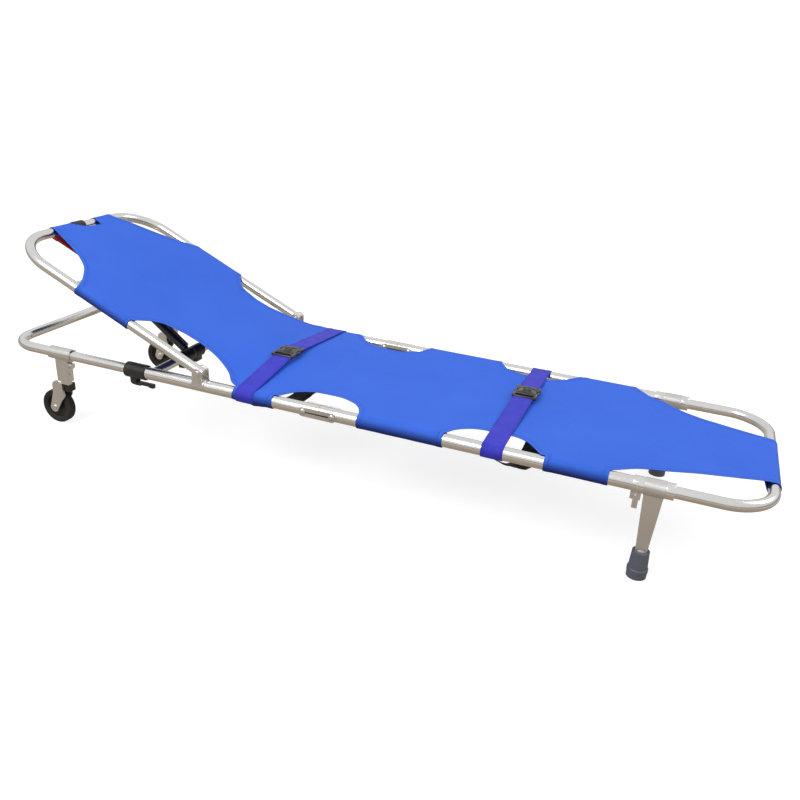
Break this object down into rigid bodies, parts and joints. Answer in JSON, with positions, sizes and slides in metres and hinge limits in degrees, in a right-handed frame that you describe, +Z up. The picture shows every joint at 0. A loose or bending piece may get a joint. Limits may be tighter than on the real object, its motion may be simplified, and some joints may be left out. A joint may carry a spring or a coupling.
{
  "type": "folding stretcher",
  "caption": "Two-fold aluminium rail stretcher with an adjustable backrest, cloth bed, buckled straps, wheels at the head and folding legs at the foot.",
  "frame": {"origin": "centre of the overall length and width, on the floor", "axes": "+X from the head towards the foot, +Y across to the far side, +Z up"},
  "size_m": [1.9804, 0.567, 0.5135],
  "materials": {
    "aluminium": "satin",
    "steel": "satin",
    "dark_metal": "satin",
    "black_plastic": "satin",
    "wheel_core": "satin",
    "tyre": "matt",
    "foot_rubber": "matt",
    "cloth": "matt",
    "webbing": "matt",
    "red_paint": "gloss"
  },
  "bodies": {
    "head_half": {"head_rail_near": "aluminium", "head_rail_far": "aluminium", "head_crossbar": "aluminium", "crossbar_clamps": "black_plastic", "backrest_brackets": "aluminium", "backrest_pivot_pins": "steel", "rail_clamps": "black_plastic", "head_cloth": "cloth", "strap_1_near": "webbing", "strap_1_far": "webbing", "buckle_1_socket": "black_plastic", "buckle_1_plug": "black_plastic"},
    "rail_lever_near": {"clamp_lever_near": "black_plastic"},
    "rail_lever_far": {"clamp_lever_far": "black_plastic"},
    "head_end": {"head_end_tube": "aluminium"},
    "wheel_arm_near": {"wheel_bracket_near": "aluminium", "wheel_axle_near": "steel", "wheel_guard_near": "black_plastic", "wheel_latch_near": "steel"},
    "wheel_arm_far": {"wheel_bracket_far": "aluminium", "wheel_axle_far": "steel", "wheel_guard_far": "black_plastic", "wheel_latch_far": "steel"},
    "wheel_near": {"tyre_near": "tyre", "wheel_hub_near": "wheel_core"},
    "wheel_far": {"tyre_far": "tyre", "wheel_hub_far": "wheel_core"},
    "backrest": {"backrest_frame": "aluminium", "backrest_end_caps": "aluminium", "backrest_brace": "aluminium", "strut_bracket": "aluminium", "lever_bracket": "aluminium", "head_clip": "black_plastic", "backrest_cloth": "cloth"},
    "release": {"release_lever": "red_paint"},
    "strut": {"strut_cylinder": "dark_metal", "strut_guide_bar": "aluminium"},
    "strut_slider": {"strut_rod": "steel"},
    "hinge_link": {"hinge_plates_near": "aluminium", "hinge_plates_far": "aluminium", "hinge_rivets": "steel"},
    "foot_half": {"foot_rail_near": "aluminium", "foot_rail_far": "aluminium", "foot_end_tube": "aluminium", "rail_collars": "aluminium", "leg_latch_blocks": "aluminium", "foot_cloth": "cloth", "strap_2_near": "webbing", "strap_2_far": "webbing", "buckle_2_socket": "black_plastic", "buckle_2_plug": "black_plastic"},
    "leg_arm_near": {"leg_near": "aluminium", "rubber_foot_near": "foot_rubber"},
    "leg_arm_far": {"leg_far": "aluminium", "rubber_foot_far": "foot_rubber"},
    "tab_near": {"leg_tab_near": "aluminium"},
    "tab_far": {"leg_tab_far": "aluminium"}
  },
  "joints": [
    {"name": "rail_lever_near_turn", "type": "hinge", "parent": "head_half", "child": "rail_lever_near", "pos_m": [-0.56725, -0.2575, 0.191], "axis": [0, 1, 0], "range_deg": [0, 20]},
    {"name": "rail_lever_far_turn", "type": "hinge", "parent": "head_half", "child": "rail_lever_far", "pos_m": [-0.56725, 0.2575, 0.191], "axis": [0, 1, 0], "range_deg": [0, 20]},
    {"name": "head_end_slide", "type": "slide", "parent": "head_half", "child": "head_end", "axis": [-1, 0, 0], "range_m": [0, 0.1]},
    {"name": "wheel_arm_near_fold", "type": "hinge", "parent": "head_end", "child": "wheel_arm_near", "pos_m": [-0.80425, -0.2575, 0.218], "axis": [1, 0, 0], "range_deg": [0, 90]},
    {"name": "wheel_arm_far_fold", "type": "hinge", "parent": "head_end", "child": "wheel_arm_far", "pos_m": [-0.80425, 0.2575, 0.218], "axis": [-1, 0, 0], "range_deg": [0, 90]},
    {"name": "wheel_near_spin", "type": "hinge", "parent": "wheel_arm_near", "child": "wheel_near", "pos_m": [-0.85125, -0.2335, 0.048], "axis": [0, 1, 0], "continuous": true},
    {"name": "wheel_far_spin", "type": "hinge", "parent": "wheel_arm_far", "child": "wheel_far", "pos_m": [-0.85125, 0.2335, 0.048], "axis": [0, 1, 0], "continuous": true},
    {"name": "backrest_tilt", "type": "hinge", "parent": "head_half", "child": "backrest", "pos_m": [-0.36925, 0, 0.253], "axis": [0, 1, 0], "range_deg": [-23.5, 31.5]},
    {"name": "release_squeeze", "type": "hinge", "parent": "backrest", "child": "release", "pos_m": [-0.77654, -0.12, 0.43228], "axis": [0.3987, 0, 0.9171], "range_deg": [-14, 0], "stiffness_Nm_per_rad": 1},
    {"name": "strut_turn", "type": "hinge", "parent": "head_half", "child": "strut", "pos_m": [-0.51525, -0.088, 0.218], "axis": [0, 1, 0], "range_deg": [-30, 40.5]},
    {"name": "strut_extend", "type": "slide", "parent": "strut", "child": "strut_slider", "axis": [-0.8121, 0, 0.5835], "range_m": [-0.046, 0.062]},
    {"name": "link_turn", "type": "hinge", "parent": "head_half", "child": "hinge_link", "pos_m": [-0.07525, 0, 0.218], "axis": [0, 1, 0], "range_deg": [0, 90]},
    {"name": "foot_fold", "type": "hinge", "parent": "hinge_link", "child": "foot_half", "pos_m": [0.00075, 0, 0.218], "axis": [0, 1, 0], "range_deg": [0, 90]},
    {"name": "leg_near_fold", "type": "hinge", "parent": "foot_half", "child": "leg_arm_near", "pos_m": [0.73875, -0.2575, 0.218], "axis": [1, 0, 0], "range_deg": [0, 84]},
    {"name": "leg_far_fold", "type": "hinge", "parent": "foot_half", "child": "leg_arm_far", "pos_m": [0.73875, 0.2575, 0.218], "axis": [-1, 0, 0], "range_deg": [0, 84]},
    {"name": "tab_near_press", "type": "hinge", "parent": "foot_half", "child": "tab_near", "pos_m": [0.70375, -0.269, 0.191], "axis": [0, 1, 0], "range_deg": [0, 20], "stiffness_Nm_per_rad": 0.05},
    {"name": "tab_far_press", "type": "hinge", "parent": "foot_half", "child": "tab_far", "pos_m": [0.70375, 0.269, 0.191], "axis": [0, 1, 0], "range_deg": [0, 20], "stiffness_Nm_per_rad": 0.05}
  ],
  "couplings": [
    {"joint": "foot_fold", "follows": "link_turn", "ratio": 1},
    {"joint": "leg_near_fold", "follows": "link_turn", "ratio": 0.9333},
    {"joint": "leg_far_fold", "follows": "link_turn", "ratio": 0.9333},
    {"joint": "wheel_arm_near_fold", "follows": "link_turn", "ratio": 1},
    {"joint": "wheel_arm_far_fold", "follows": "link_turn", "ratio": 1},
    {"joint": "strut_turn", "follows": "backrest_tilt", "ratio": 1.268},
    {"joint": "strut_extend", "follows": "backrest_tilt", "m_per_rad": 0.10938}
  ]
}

★ ★ ★ ★

[EXERCISE REQUIREMENTS]:
Go through the material above line by line and copy it exactly.

[EXERCISE RESPONSE]:
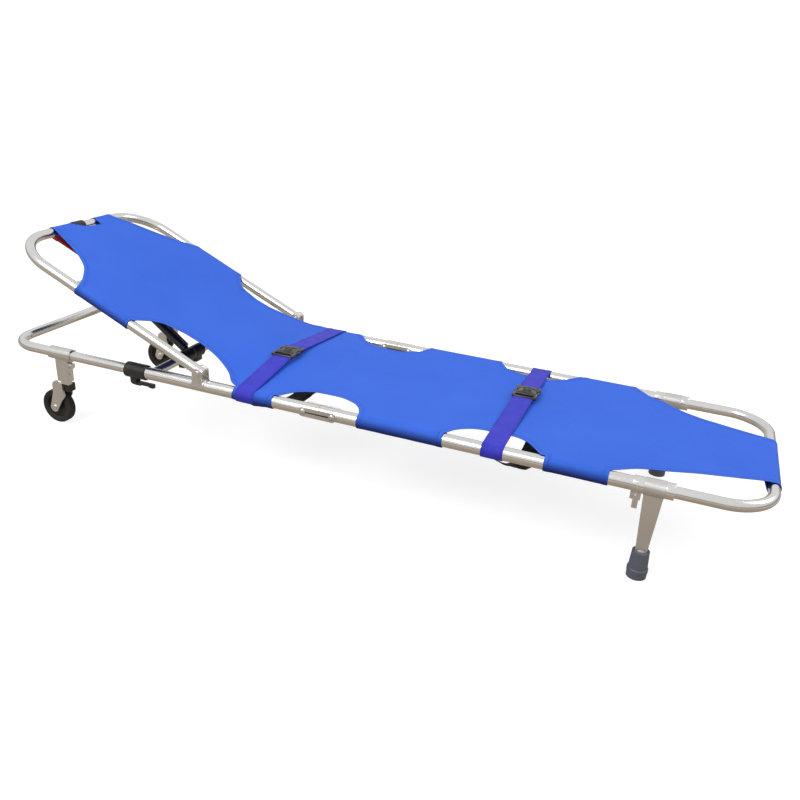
Break this object down into rigid bodies, parts and joints. Answer in JSON, with positions, sizes and slides in metres and hinge limits in degrees, in a right-handed frame that you describe, +Z up. The picture shows every joint at 0. A loose or bending piece may get a joint. Limits may be tighter than on the real object, its motion may be simplified, and some joints may be left out. A joint may carry a spring or a coupling.
{
  "type": "folding stretcher",
  "caption": "Two-fold aluminium rail stretcher with an adjustable backrest, cloth bed, buckled straps, wheels at the head and folding legs at the foot.",
  "frame": {"origin": "centre of the overall length and width, on the floor", "axes": "+X from the head towards the foot, +Y across to the far side, +Z up"},
  "size_m": [1.9804, 0.567, 0.5135],
  "materials": {
    "aluminium": "satin",
    "steel": "satin",
    "dark_metal": "satin",
    "black_plastic": "satin",
    "wheel_core": "satin",
    "tyre": "matt",
    "foot_rubber": "matt",
    "cloth": "matt",
    "webbing": "matt",
    "red_paint": "gloss"
  },
  "bodies": {
    "head_half": {"head_rail_near": "aluminium", "head_rail_far": "aluminium", "head_crossbar": "aluminium", "crossbar_clamps": "black_plastic", "backrest_brackets": "aluminium", "backrest_pivot_pins": "steel", "rail_clamps": "black_plastic", "head_cloth": "cloth", "strap_1_near": "webbing", "strap_1_far": "webbing", "buckle_1_socket": "black_plastic", "buckle_1_plug": "black_plastic"},
    "rail_lever_near": {"clamp_lever_near": "black_plastic"},
    "rail_lever_far": {"clamp_lever_far": "black_plastic"},
    "head_end": {"head_end_tube": "aluminium"},
    "wheel_arm_near": {"wheel_bracket_near": "aluminium", "wheel_axle_near": "steel", "wheel_guard_near": "black_plastic", "wheel_latch_near": "steel"},
    "wheel_arm_far": {"wheel_bracket_far": "aluminium", "wheel_axle_far": "steel", "wheel_guard_far": "black_plastic", "wheel_latch_far": "steel"},
    "wheel_near": {"tyre_near": "tyre", "wheel_hub_near": "wheel_core"},
    "wheel_far": {"tyre_far": "tyre", "wheel_hub_far": "wheel_core"},
    "backrest": {"backrest_frame": "aluminium", "backrest_end_caps": "aluminium", "backrest_brace": "aluminium", "strut_bracket": "aluminium", "lever_bracket": "aluminium", "head_clip": "black_plastic", "backrest_cloth": "cloth"},
    "release": {"release_lever": "red_paint"},
    "strut": {"strut_cylinder": "dark_metal", "strut_guide_bar": "aluminium"},
    "strut_slider": {"strut_rod": "steel"},
    "hinge_link": {"hinge_plates_near": "aluminium", "hinge_plates_far": "aluminium", "hinge_rivets": "steel"},
    "foot_half": {"foot_rail_near": "aluminium", "foot_rail_far": "aluminium", "foot_end_tube": "aluminium", "rail_collars": "aluminium", "leg_latch_blocks": "aluminium", "foot_cloth": "cloth", "strap_2_near": "webbing", "strap_2_far": "webbing", "buckle_2_socket": "black_plastic", "buckle_2_plug": "black_plastic"},
    "leg_arm_near": {"leg_near": "aluminium", "rubber_foot_near": "foot_rubber"},
    "leg_arm_far": {"leg_far": "aluminium", "rubber_foot_far": "foot_rubber"},
    "tab_near": {"leg_tab_near": "aluminium"},
    "tab_far": {"leg_tab_far": "aluminium"}
  },
  "joints": [
    {"name": "rail_lever_near_turn", "type": "hinge", "parent": "head_half", "child": "rail_lever_near", "pos_m": [-0.56725, -0.2575, 0.191], "axis": [0, 1, 0], "range_deg": [0, 20]},
    {"name": "rail_lever_far_turn", "type": "hinge", "parent": "head_half", "child": "rail_lever_far", "pos_m": [-0.56725, 0.2575, 0.191], "axis": [0, 1, 0], "range_deg": [0, 20]},
    {"name": "head_end_slide", "type": "slide", "parent": "head_half", "child": "head_end", "axis": [-1, 0, 0], "range_m": [0, 0.1]},
    {"name": "wheel_arm_near_fold", "type": "hinge", "parent": "head_end", "child": "wheel_arm_near", "pos_m": [-0.80425, -0.2575, 0.218], "axis": [1, 0, 0], "range_deg": [0, 90]},
    {"name": "wheel_arm_far_fold", "type": "hinge", "parent": "head_end", "child": "wheel_arm_far", "pos_m": [-0.80425, 0.2575, 0.218], "axis": [-1, 0, 0], "range_deg": [0, 90]},
    {"name": "wheel_near_spin", "type": "hinge", "parent": "wheel_arm_near", "child": "wheel_near", "pos_m": [-0.85125, -0.2335, 0.048], "axis": [0, 1, 0], "continuous": true},
    {"name": "wheel_far_spin", "type": "hinge", "parent": "wheel_arm_far", "child": "wheel_far", "pos_m": [-0.85125, 0.2335, 0.048], "axis": [0, 1, 0], "continuous": true},
    {"name": "backrest_tilt", "type": "hinge", "parent": "head_half", "child": "backrest", "pos_m": [-0.36925, 0, 0.253], "axis": [0, 1, 0], "range_deg": [-23.5, 31.5]},
    {"name": "release_squeeze", "type": "hinge", "parent": "backrest", "child": "release", "pos_m": [-0.77654, -0.12, 0.43228], "axis": [0.3987, 0, 0.9171], "range_deg": [-14, 0], "stiffness_Nm_per_rad": 1},
    {"name": "strut_turn", "type": "hinge", "parent": "head_half", "child": "strut", "pos_m": [-0.51525, -0.088, 0.218], "axis": [0, 1, 0], "range_deg": [-30, 40.5]},
    {"name": "strut_extend", "type": "slide", "parent": "strut", "child": "strut_slider", "axis": [-0.8121, 0, 0.5835], "range_m": [-0.046, 0.062]},
    {"name": "link_turn", "type": "hinge", "parent": "head_half", "child": "hinge_link", "pos_m": [-0.07525, 0, 0.218], "axis": [0, 1, 0], "range_deg": [0, 90]},
    {"name": "foot_fold", "type": "hinge", "parent": "hinge_link", "child": "foot_half", "pos_m": [0.00075, 0, 0.218], "axis": [0, 1, 0], "range_deg": [0, 90]},
    {"name": "leg_near_fold", "type": "hinge", "parent": "foot_half", "child": "leg_arm_near", "pos_m": [0.73875, -0.2575, 0.218], "axis": [1, 0, 0], "range_deg": [0, 84]},
    {"name": "leg_far_fold", "type": "hinge", "parent": "foot_half", "child": "leg_arm_far", "pos_m": [0.73875, 0.2575, 0.218], "axis": [-1, 0, 0], "range_deg": [0, 84]},
    {"name": "tab_near_press", "type": "hinge", "parent": "foot_half", "child": "tab_near", "pos_m": [0.70375, -0.269, 0.191], "axis": [0, 1, 0], "range_deg": [0, 20], "stiffness_Nm_per_rad": 0.05},
    {"name": "tab_far_press", "type": "hinge", "parent": "foot_half", "child": "tab_far", "pos_m": [0.70375, 0.269, 0.191], "axis": [0, 1, 0], "range_deg": [0, 20], "stiffness_Nm_per_rad": 0.05}
  ],
  "couplings": [
    {"joint": "foot_fold", "follows": "link_turn", "ratio": 1},
    {"joint": "leg_near_fold", "follows": "link_turn", "ratio": 0.9333},
    {"joint": "leg_far_fold", "follows": "link_turn", "ratio": 0.9333},
    {"joint": "wheel_arm_near_fold", "follows": "link_turn", "ratio": 1},
    {"joint": "wheel_arm_far_fold", "follows": "link_turn", "ratio": 1},
    {"joint": "strut_turn", "follows": "backrest_tilt", "ratio": 1.268},
    {"joint": "strut_extend", "follows": "backrest_tilt", "m_per_rad": 0.10938}
  ]
}